How can musicians harness this technology while retaining creativity?
“There are a couple of different research camps. One from the world of musicology, focused on algorithmic musical composition. In this space you have Amper Music, who have a product that can create generative music examples for your content, like your YouTube video or ad. Others focus on applications like auto-accompaniment. So some groups are trying to automate creativity, and others are trying to enhance it.
“This is a really delicate balance but iZotope is firmly in the camp of enhancing creativity. I greatly admire research teams like Google Magenta, whose stated purpose is to use machine learning to create art – but that’s not iZotope’s philosophy or strategy. We want to use deep learning to help you create your art. We are currently more focused on technical applications, but I do see us pushing into more creative domains as long as we stay true to our purpose of enabling creativity. We’re not out to replace human creativity.”
So will software end up writing and mixing our music for us?

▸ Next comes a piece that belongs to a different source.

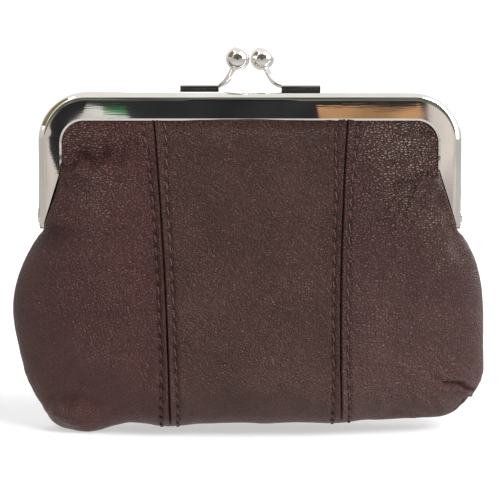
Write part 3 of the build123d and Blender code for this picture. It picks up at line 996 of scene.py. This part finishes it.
def make_card(name, corners, colour, mottle):
    """A flat mottled card that only shiny surfaces see."""
    material, nodes, shader, place = new_material(name)
    stops = [(0.35, [(1 - mottle) * c for c in colour]), (0.65, [(1 + mottle) * c for c in colour])]
    nodes.set(
        shader,
        Base_Color=(0, 0, 0, 1),
        Specular_IOR_Level=0,
        Emission_Color=nodes.ramp(nodes.noise(place, 30.0), stops),
        Emission_Strength=1.0,
    )
    card = make_object(name, corners, [list(range(len(corners)))], material)
    card.visible_camera = False
    card.visible_diffuse = False
    card.visible_shadow = False
    card.visible_transmission = False
    card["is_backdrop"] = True


def make_floor():
    """Pale floor that shiny surfaces see as bright nearby and darker further off."""
    bpy.ops.mesh.primitive_circle_add(vertices=96, radius=FLOOR_R, fill_type="NGON")
    floor = bpy.context.object
    floor.name = "studio_floor"
    material, nodes, shader, place = new_material("studio_floor")
    nodes.set(
        shader,
        Base_Color=(0.55, 0.55, 0.55, 1),
        Emission_Color=(1, 1, 1, 1),
        Emission_Strength=0.5,
        Roughness=0.9,
        Specular_IOR_Level=0.1,
    )
    away = nodes.add("VectorMath", place, operation="LENGTH").outputs["Value"]
    stops = [(0.08, (0.80, 0.78, 0.76)), (0.20, (0.66, 0.64, 0.62)), (0.60, (0.60, 0.58, 0.56))]
    reflection = nodes.add("Emission", Color=nodes.ramp(nodes.map_range(away, 0, 1), stops))
    glossy_ray = nodes.add("LightPath").outputs["Is Glossy Ray"]
    mix = nodes.add(
        "MixShader", glossy_ray, shader.outputs["BSDF"], reflection.outputs["Emission"]
    )
    output = material.node_tree.nodes["Material Output"]
    nodes.set(output, Surface=mix.outputs["Shader"])
    floor.data.materials.append(material)
    floor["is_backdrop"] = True


def make_surroundings():
    """Plain white behind the purse. Its diffuse light is even, and shiny surfaces see a white
    sky over a mottled grey horizon."""
    world = bpy.data.worlds.new("studio")
    bpy.context.scene.world = world
    world.use_nodes = True
    world.node_tree.nodes.clear()
    nodes = Nodes(world.node_tree)

    def background(colour, strength):
        return nodes.add("Background", colour, strength).outputs["Background"]

    def chosen(ray, otherwise, when_ray):
        return nodes.add("MixShader", ray, otherwise, when_ray).outputs["Shader"]

    place = nodes.add("TexCoord").outputs["Generated"]
    height = nodes.add("SeparateXYZ", place).outputs["Z"]
    raised = nodes.math("MULTIPLY_ADD", nodes.noise(place, 9.0, Detail=3.0), 0.12, height)
    greys = [(0.0, 0.60), (0.10, 0.70), (0.30, 0.90), (0.60, 1.0)]
    sky = nodes.ramp(raised, [(stop, (grey, grey * 0.985, grey * 0.965)) for stop, grey in greys])
    rays = nodes.add("LightPath").outputs
    even = background((1, 1, 1, 1), AMBIENT)
    seen = chosen(rays["Is Glossy Ray"], even, background(sky, 1.0))
    seen = chosen(rays["Is Camera Ray"], seen, background((1, 1, 1, 1), BACKDROP))
    nodes.add("OutputWorld", Surface=seen)


bpy.context.scene.view_settings.view_transform = "Standard"
make_camera()
make_floor()
make_surroundings()
make_sun("key", (0.55, -0.50, 0.70), 3.1, 35)
make_sun("fill", (-0.7, -0.25, 0.6), 0.6, 60)
make_sun("side", (0.88, -0.45, 0.22), 1.9, 50)
make_sun("back", (0.35, 0.80, 0.45), 1.6, 50)

# What the chrome and the leather's gloss see in front of the purse: a dim room up to head height,
# with the paler and darker things in it that show in the frame. Each card has its distance, its
# outline as X and Z, its colour, and how mottled it is.
FRONT_CARDS = {
    "room_card": (312, [(-330, -1), (330, -1), (330, 420), (-330, 400)], (0.15, 0.15, 0.12), 0.8),
    "pale_card": (310, [(-320, 15), (320, 15), (320, 88), (-320, 88)], (0.71, 0.655, 0.607), 0.3),
    "dark_card": (
        300, [(-86, 55), (-78, 42), (74, 42), (74, 92), (-86, 92)], (0.030, 0.031, 0.033), 0.3
    ),
    "tall_card": (301, [(-34, 42), (24, 42), (14, 165), (-26, 165)], (0.012, 0.012, 0.013), 0.3),
    "tan_card": (297, [(27, 66), (72, 66), (70, 76), (27, 76)], (0.60, 0.33, 0.16), 0.3),
    "green_card": (295, [(-60, 70), (-47, 70), (-48, 74), (-62, 74)], (0.03, 0.20, 0.06), 0.3),
    "white_card": (298, [(-74, 66), (-45, 67), (-47, 70), (-70, 76)], (0.85, 0.83, 0.80), 0.3),
}
for name, (distance, outline, colour, mottle) in FRONT_CARDS.items():
    make_card(name, [(x, -distance, z) for x, z in outline], colour, mottle)
olive_corners = [(-330, -250, 150), (-330, 150, 150), (-330, 150, 600), (-330, -250, 600)]
make_card("olive_card", olive_corners, (0.26, 0.22, 0.10), 0.6)

boxes = {"cad": cad_box, "visual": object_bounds()}
{k: [list(corner) for corner in v] for k, v in boxes.items()}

“In some cases, it already is. If you’re a great singer-songwriter but you’ve never opened up a DAW in your life, deep learning will be able to help you get a great-sounding recording without having to learn what a compressor is. If you work in a DAW all day, it will learn what effects you like and don’t like, what visual and auditory information you need to get your work done, and allow you to focus on the music itself.
“Photography was supposed to kill painting. It didn’t. I have faith in our ability to invent new ideas.”